--- Start of INFORMATION SHOWN ---

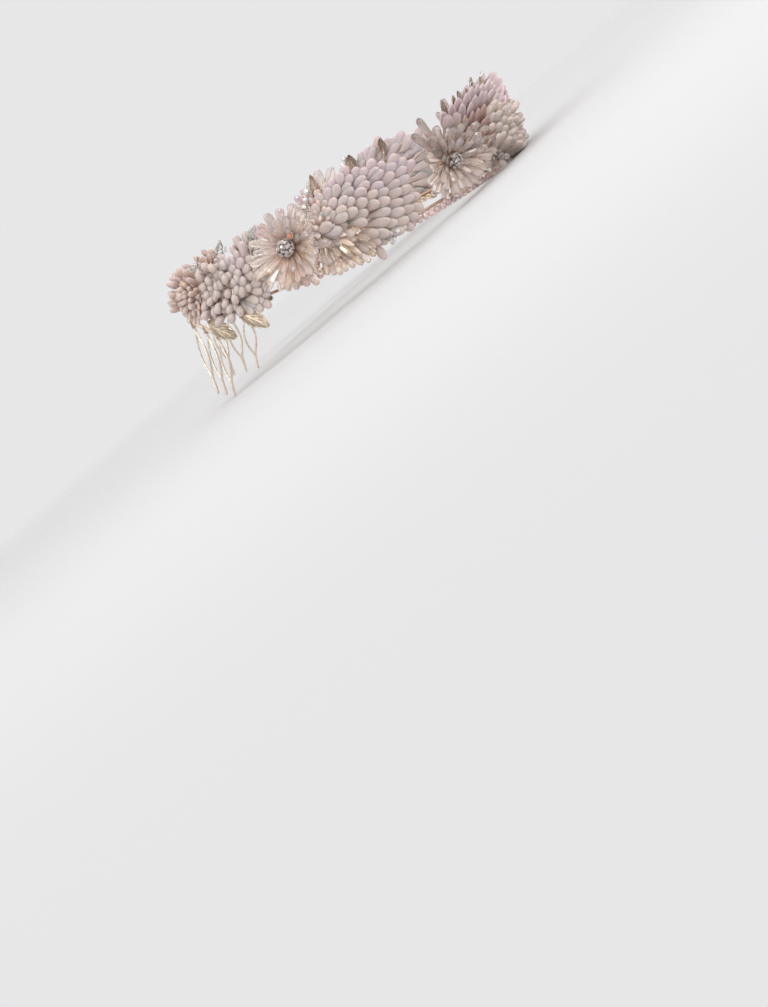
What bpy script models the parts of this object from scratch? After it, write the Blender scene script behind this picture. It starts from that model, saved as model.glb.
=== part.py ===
"""Crystal tiara: a wired band of frosted petals, crystal flowers, small beads and gold leaves over a cup chain,
with a three-tooth wire comb under each end. It rests on the front of its cup chain and on its combs' tips.

Units in the tables are millimetres and degrees. +Z is up, the front of the tiara faces -Y.

The band is a wall whose rulings all lean towards the front by LEAN. It unrolls flat, so a place on it is given by
  along   distance round the wall from the front centre, towards the wearer's right,
  height  distance up the rulings, from the level where the rulings' own zero lies at the middle of the ring,
  out     distance outwards, square to the wall.
Directions on the wall are angles: 0 points forwards along it, 90 up the rulings, 180 to the back.
"""

import math

import bmesh
import bpy
from mathutils import Matrix, Vector

MM = 0.001

# ---------------------------------------------------------------- ring
HALF_LENGTH = 82.0          # front to middle of the ring
HALF_WIDTH = 72.0
LEAN = math.radians(38.0)   # of the rulings, towards the front
FLAT_DEG = 16.0             # the lower edge lies flat this far round from the front
RISE = 50.0                 # rise of the lower edge over the next 160 degrees
RISE_POWER = 1.45
CENTRE_Y = 7.8              # puts the origin under the middle of the whole

# ---------------------------------------------------------------- wires and chain
BAND_DEG = 166.0            # the headband ends here, each side
BAND_WIRE = 1.0             # radius
BAND_UP = 4.2               # above the lower edge
BAND_OUT = -1.7
CHAIN_DEG = 100.0
CHAIN_WIDE = 2.6
CHAIN_TALL = 2.4
CHAIN_OUT = 0.9
STEM_OUT = -1.0
STEM_WIRE = 0.55
VINE_OUT = 1.1
VINE_WIRE = 0.6

# ---------------------------------------------------------------- flowers
# name: along, height, petals, their reach upwards and downwards, their tilt outwards upwards and downwards
FLOWERS = {
    "side": (135.5, 25.6, 11, 19.5, 18.5, 20.0, 16.0),
    "front": (57.8, 61.0, 11, 19.0, 18.0, 20.0, 14.0),
    "brow": (26.5, 60.0, 8, 11.5, 7.5, 20.0, 2.0),
}
HUB_RADIUS = 4.0
HUB_OUT = 1.6
HUB_THICK = 1.8
PAVE_RADIUS = {"side": 4.6, "front": 3.8, "brow": 2.6}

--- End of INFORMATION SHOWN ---

**DIRECTION:** The lines from the top of the data above down to the line containing "CENTRE_Y = 7.8" are to be copied exactly; no other line should appear.

**TASK RESPONSE:**
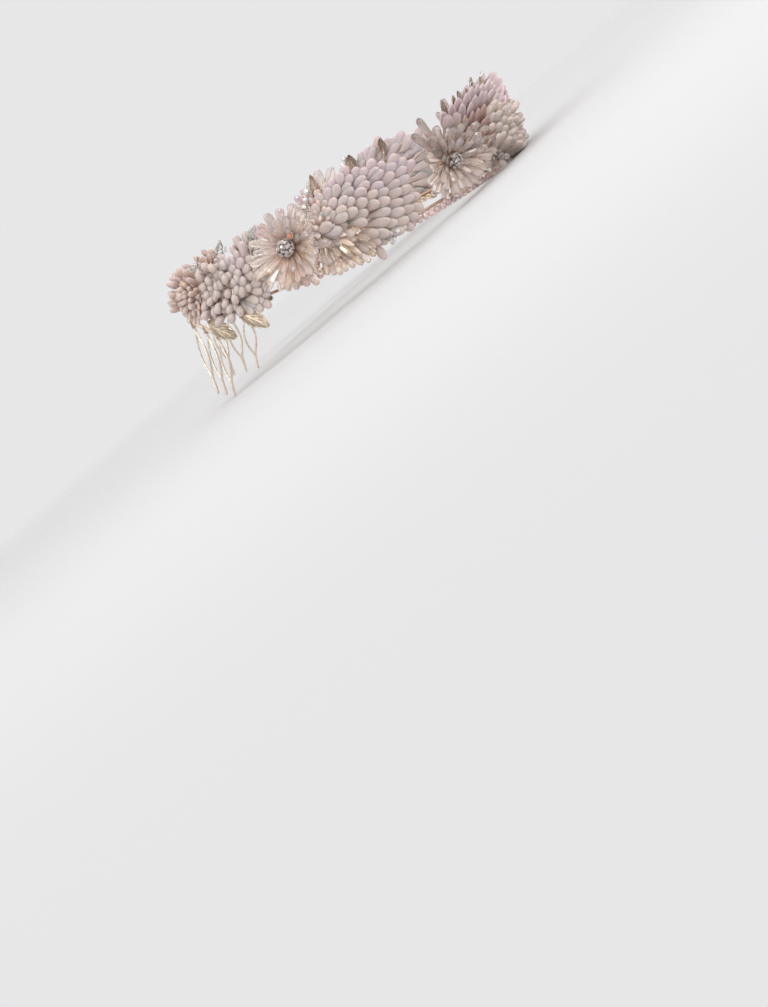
What bpy script models the parts of this object from scratch? After it, write the Blender scene script behind this picture. It starts from that model, saved as model.glb.
=== part.py ===
"""Crystal tiara: a wired band of frosted petals, crystal flowers, small beads and gold leaves over a cup chain,
with a three-tooth wire comb under each end. It rests on the front of its cup chain and on its combs' tips.

Units in the tables are millimetres and degrees. +Z is up, the front of the tiara faces -Y.

The band is a wall whose rulings all lean towards the front by LEAN. It unrolls flat, so a place on it is given by
  along   distance round the wall from the front centre, towards the wearer's right,
  height  distance up the rulings, from the level where the rulings' own zero lies at the middle of the ring,
  out     distance outwards, square to the wall.
Directions on the wall are angles: 0 points forwards along it, 90 up the rulings, 180 to the back.
"""

import math

import bmesh
import bpy
from mathutils import Matrix, Vector

MM = 0.001

# ---------------------------------------------------------------- ring
HALF_LENGTH = 82.0          # front to middle of the ring
HALF_WIDTH = 72.0
LEAN = math.radians(38.0)   # of the rulings, towards the front
FLAT_DEG = 16.0             # the lower edge lies flat this far round from the front
RISE = 50.0                 # rise of the lower edge over the next 160 degrees
RISE_POWER = 1.45
CENTRE_Y = 7.8              # puts the origin under the middle of the whole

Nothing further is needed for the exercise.